【課題を解決するための手段】
【0012】
本発明装置(
図1)では、外径が約160mmの二個の円柱に形成された凹凸一組の斜面で圧力室10が構成されており、この一部が切り欠かれてノズル1が形成されている。すなわち、モータファン3収納容器の外壁に、約8度の凸斜面8が形成され、この対向面に、外周の一部がノズル1用に切欠かれた、約15度の凹斜面9を持つ蓋(
図2)が固定されている。
【0013】
蓋(
図2)の形状は、両端13a、13b間の水平距離は約130mm、凹凸の間隔はノズルの出口で約2mm、斜面の長さは約30mmである。即ち、ノズル1からは良く絞られ、減衰の少ない100m/秒以上の空気流が噴出される。
【0014】
ノズル1の凹凸斜面9,8は全周にわたって作られているので、この空間が圧力室(アキュームレータ)10の役割をして、モータファン3からの空気圧を安定化させる。従って、ノズル1から噴出される空気流は安定で、乱流の発生は防止されている。
【0015】
本発明装置(
図1)では、ノズル1からより高速の空気を噴出させるために、風量は少ないが、より高い風圧を発生出来る二枚羽根を持つターボファンなどのモータファン3が採用される。また、この整流子モータの巻線の線径はやや細く、鉄心には熱間圧延珪素鋼板が使用される。これらは電気的損失が多少多いが、製造原価が安いうえ、次に述べる温風の発生や、突入電流抑制の効果がある。
【0016】
一般に、この種装置では装置内を流通する空気で、モータファン3の巻線や鉄心が空冷される。本発明装置(
図1)では、流通する空気の流量は少ないので、ノズル1から出る空気流の温度は、これらの損失熱を吸収して、室温より約15℃上昇している。即ち、加熱素子22が無くても、必要な温風が得られる。
【0017】
本発明装置(
図1)では、カバ12はノズル前方に位置する部分が大きく切り欠かれており、外気取入口2は、このカバ12と蓋
図2との間の空間に形成されている。この外気取入口2は、ノズル1の前方に位置するので、手の平から脱水された水分は装置内部には取り込まれない。従って、現行装置図(4)に組み込まれている空気抵抗の大きな水分濾過フィルタ25は不要である。
【0018】
本発明装置(
図1)では、カバ12はノズル1の上部で、外気取込口2として、大きく切り欠かれているので、見通しが良く、手の平を自然な形で、円柱の一部に作られたノズル1を囲む形で接近させる事が出来る。

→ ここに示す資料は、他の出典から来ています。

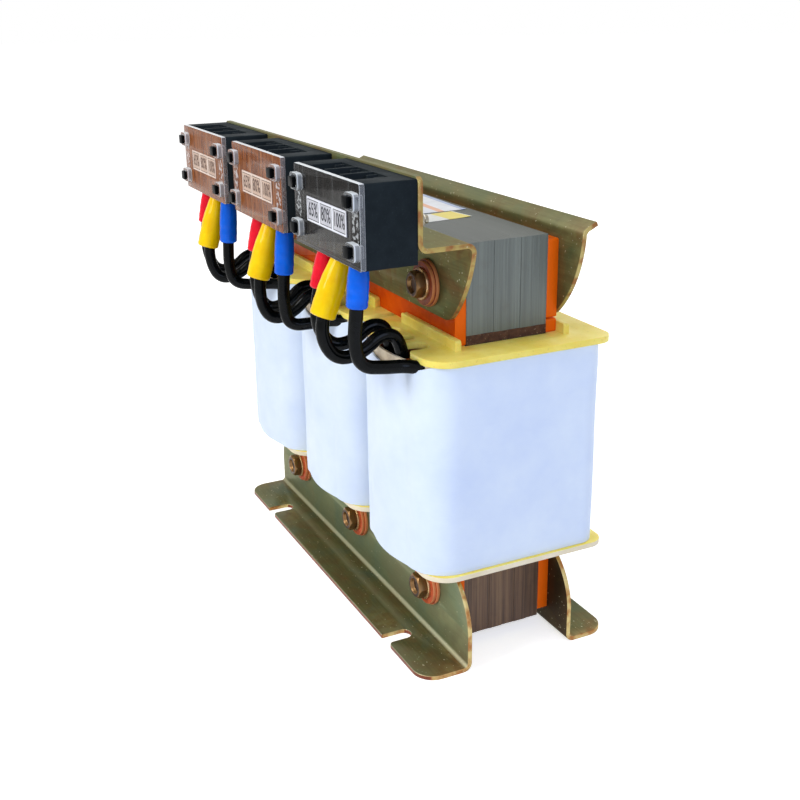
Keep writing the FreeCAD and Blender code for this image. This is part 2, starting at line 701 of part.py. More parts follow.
def terminal_screws():
    """Pan screws, one over the lug and one for the supply wire."""
    made = []
    middle = BLOCK_MIDDLE
    for x in BLOCKS:
        for pole in poles(x):
            for way in (-1, 1):
                z = middle + way * SCREW_SPREAD
                seat = PEDESTAL_FACE - BAR[2]
                if way < 0:
                    seat -= LUG_PLATE
                head = rod(3.9, V(pole, seat, z), V(pole, seat - 3.0, z))
                slot = box(pole - 0.5, pole + 0.5, seat - 4, seat - 1.8, z - 2.6, z + 2.6)
                cross = box(pole - 2.6, pole + 2.6, seat - 4, seat - 1.8, z - 0.5, z + 0.5)
                shank = rod(2.0, V(pole, seat, z), V(pole, PEDESTAL_FACE + 8, z))
                made.append(head.cut(slot).cut(cross).fuse(shank))
    return made


def block_screws():
    """Cheese-head screws that hold the blocks to the rail."""
    made = []
    z = BLOCK_MIDDLE
    seat = RAIL_Y - BASE_DEPTH
    for x in block_screw_places():
        head = rod(3.5, V(x, seat, z), V(x, seat - 2.8, z))
        slot = box(x - 3.6, x + 3.6, seat - 3, seat - 1.5, z - 0.5, z + 0.5)
        shank = rod(BLOCK_SCREW / 2, V(x, seat, z), V(x, RAIL_Y + SHEET + BLOCK_NUT[1] + 2.2, z))
        made.append(head.cut(slot).fuse(shank))
    return made


def block_nuts():
    """Nuts of the block screws behind the rail."""
    made = []
    z = BLOCK_MIDDLE
    start = RAIL_Y + SHEET
    for x in block_screw_places():
        nut = chamfered_hexagon(BLOCK_NUT[0], x, start, z, BLOCK_NUT[1], 1)
        bore = rod(BLOCK_SCREW / 2 + 0.3, V(x, start - 1, z), V(x, start + 5, z))
        made.append(nut.cut(bore))
    return made


def marking_strips():
    """Blank pale strip with three fields on each cover."""
    made = []
    z = BLOCK_MIDDLE - 0.4
    wide, high, thick = MARKING
    for x in BLOCKS:
        made.append(box(x - wide / 2 + 1.2, x + wide / 2 + 1.2, COVER_FACE - thick, COVER_FACE,
                        z - high / 2, z + high / 2))
    return made


# Leads

LUG_Y = PEDESTAL_FACE - BAR[2]
LEAD_Y = PEDESTAL_FACE - LUG_STAND
LEAD_Z = BLOCK_MIDDLE - SCREW_SPREAD - LUG_DROP

RED, YELLOW, BLUE = "red", "yellow", "blue"
POLE = {RED: -1, YELLOW: 0, BLUE: 1}
BOOT_LENGTH = {RED: 26.0, YELLOW: 34.0, BLUE: 27.0}
BOOT_END = {RED: 10.8, YELLOW: 13.4, BLUE: 10.8}
BOOT_NECK = 9.2

# Course of each lead across and up from its lug: (y, z) of the points between
# the lug and the coil, and the share of the sideways shift reached at each
COURSE = {
    RED: ((-85.4, 216.5, 0.0), (-89.6, 201.0, 0.0), (-91.0, 188.0, 0.3),
          (-84.5, 178.0, 0.55), (-73.5, 179.4, 0.78), (-64.0, 188.4, 0.92),
          (-53.9, 184.4, 1.0)),
    YELLOW: ((-87.4, 216.2, 0.0), (-93.8, 200.6, 0.0), (-95.6, 186.8, 0.15),
             (-88.5, 175.4, 0.4), (-75.0, 177.4, 0.7), (-64.4, 187.0, 0.88),
             (-54.0, 182.8, 1.0)),
    BLUE: ((-83.1, 216.8, 0.0), (-84.6, 201.5, 0.0), (-86.0, 187.0, 0.1),
           (-82.5, 175.6, 0.3), (-69.5, 173.6, 0.7)),
}
COURSE_END = {RED: (-4.0, -53.2), YELLOW: (10.0, -53.2), BLUE: (24.5, -56.4)}
BLUE_END_Z = FLANGE_UNDER - 2.0
# How the leads hang on each block, far to near: droop of the loops, share of
# the forward lean, and what the boots are longer
HANG = ((-1.5, 0.72, 5.0), (-4.2, 0.8, 4.5), (0.0, 1.0, 0.0))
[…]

すなわち、手の平全体はノズル1と同心円状に配置されるので、手の平全体の想定位置はノズル1により近く、空気流の減速が、より少ない位置で脱水が行われる。なお、手の甲側は油脂質なので、ここに付着した水分は、ノズル1から多少離れていても、容易に脱水される。
【0019】
上記のように、本発明装置(
図1)では、現行装置(
図4)の加熱素子22および水分濾過フィルタ25は不要、手の平の想定位置はノズル1により近いので、モータファンの消費電力は約400W以下と半減されている。この場合、例えばモータの突入電流抑制回路は省略できる。即ち、本発明装置(
図1)の消費電力は半減されているので、突入電流も少ない上、モータ巻線は細く設定されているので、電気抵抗が大きく、鉄心はB−H曲線が緩やかな熱間圧延珪素鋼板が使用されている。これらは突入電流抑制に効果がある。このように、本発明装置では制御回路の一部は省略され、あるいは小型化されるので、外気取込口2から、モータファン吸入口6に至る空間に、空気通路のスペースが確保された。
【0020】
次に、外気取入口2から取り込まれた空気を、装置吸入口4に導くために、
図3に示すように、ファンモータ3を収納する容器の両側面にリブ16a、16bが取り付けられている。これにより外気取入口2以外からの空気は遮断される。従って、水分を含まない空気だけが、装置内部に吸込まれる。
【0021】
本発明装置(
図1)ではノズル1の外周は円筒状で、蓋(
図2)の凹斜面9の傾斜は約15度である。この場合、ノズル1を出た空気流の水平断面の形状は、例えば、拡げた傘の張り紙の一部のような形で噴出されるので、空気流は、手の平から脱水された水滴を囲むようにして下方へ流れる。従って、装置の両側方向に散らされる水滴は少ない。これはまた、装置の横幅を小さくすることが出来ることを意味する。
【0022】
なお極寒地などでの使用のためには、本発明による装置
図1のモータファン吸込口6の周辺に、平板状発熱素子15を貼り付けることが出来る。この平板状発熱素子15の表面積は広いため、現行装置(
図4)のノズル21内部に組込まれたPTCなどの発熱素子22のように、高温にする必要は無く、安全性が高いうえ、ノズル1からの空気流に乱流などの悪影響を与えることはない。